Data collected from “federal, state, local, and tribal entities” including a person’s “Social Security Number (SSN)”? How foreign does that sound to you?

Military spying on Americans? No, that’s not Change I Can Believe In. It’s more of the same. Read up on the Bush-era TALON program, a military program that spied on law-abiding American citizens without their knowledge and without a warrant, solely on the basis of their political activity (For the younger among you who may not have heard of this thing called a “warrant,” see the increasingly quaint document known as the U.S. Constitution, Amendment 4. See also “freedom of assembly and petition,” Amendment 1). Read especially the part of the 2007 Defense Department brief in which the military explicitly indicates it will keep the data and restart the program in the future:

DoD to Implement Interim Threat Reporting Procedures

DoD’s Counterintelligence Field Activity (CIFA) will close the TALON Reporting System effective Sept. 17, 2007, and maintain a record copy of the collected data in accordance with intelligence oversight requirements.

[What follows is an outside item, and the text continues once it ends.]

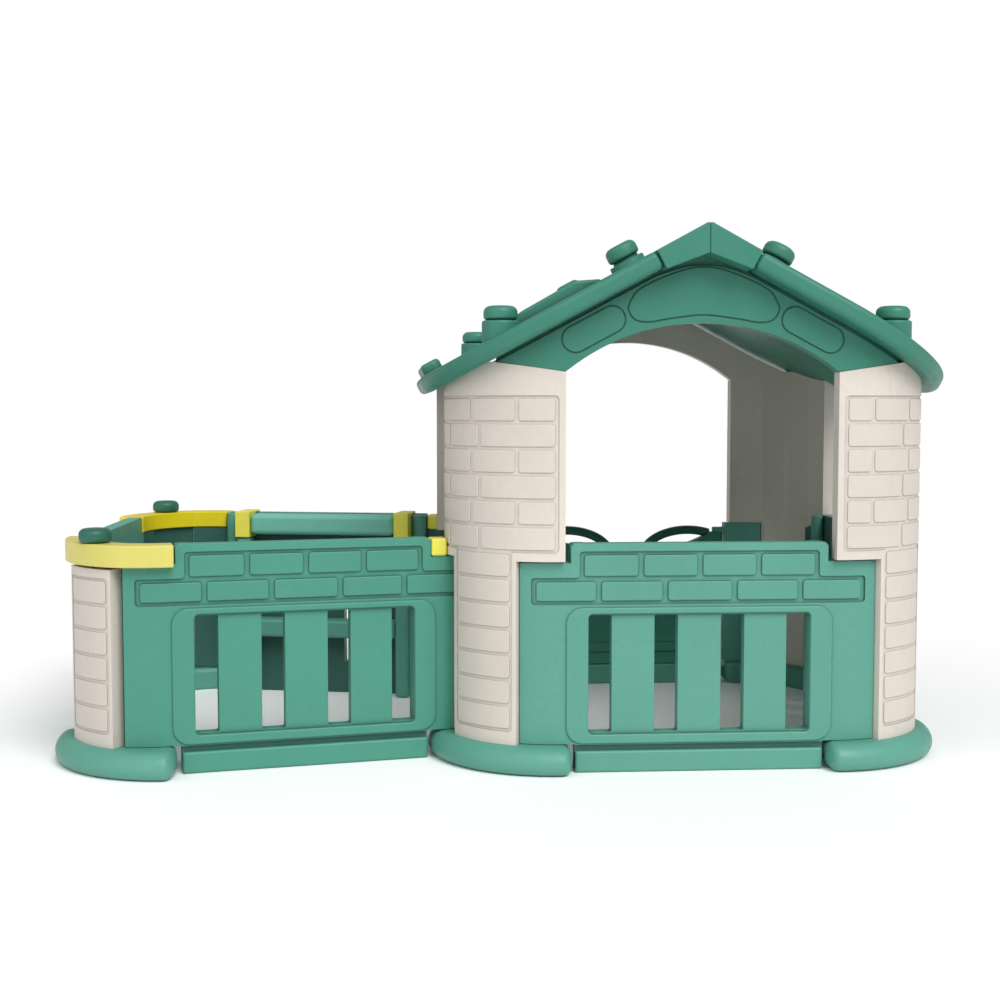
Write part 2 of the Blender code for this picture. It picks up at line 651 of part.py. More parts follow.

To ensure there is a mechanism in place to document and assess potential threats to DoD resources, the Assistant Secretary of Defense for Homeland Defense and Americas’ Security Affairs will propose a system to streamline such threat reporting and better meet the Defense department’s needs.

In the interim, until this new reporting program is adopted, DoD components will send information concerning force protection threats to the Federal Bureau of Investigation’s Guardian reporting system.

It was hiding there in plain sight: no, the military never planned on keeping TALON shut down at all. But the military has a new Commander in Chief. Barack Obama could have stopped this domestic military surveillance. But he went right along with it. That’s not Change. It’s more of the same.